Innovation has become the new theology.

Yet there is still much confusion over what it is and how to make it happen.

 

(1) Innovation has become the industrial religion of the late 20th century. Business sees it as the key to increasing profits and market share. What precisely constitutes innovation is hard to say, let alone measure. It is usually thought of as the creation of a better product or process. But it could just as easily be the substitution of a cheaper material in an existing product, or a better way of marketing, distributing or supporting a product or service.

 

(2) One way to describe innovation is to explain what it is not. The husband and wife who open a sandwich bar opposite a new office block may be gambling their life savings, but they are not innovating. The Japanese electronics firm that launches a niftier video camera is merely cramming its distribution channels in a bid to push competitors' goods off the shelves. The drug firm that makes a generic version of a blockbuster ulcer pill is simply cashing in on the expiry of a rival's patents.
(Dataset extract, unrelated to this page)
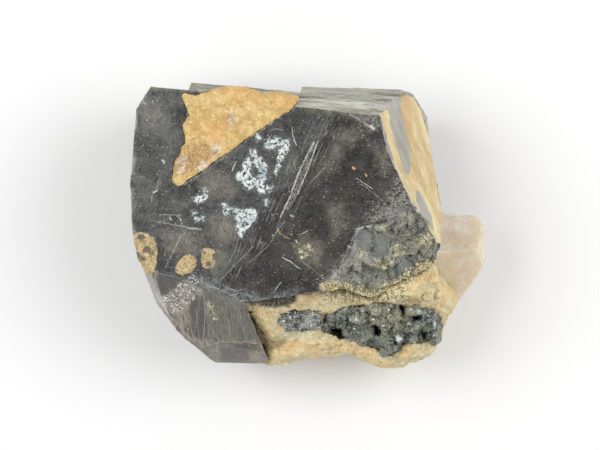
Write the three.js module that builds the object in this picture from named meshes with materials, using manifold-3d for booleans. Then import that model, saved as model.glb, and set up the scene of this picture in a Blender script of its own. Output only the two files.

All these are strictly business ventures, not innovations.

 

(3) Innovations not only break the mould, they also yield far better returns than ordinary business ventures. To appreciate the difference between opening yet another hamburger joint and innovating in earnest, consider what McDonald's did. It standardized the product, designed entirely new cooking procedures and trained its people meticulously, thereby giving customers something they had never had before—a high-quality hamburger sandwich, delivered with the speed of just-in-time preparation, in hygienic surroundings, at a knockdown price. McDonald's created not simply a new product, but a whole new market category. This was innovation of the highest order.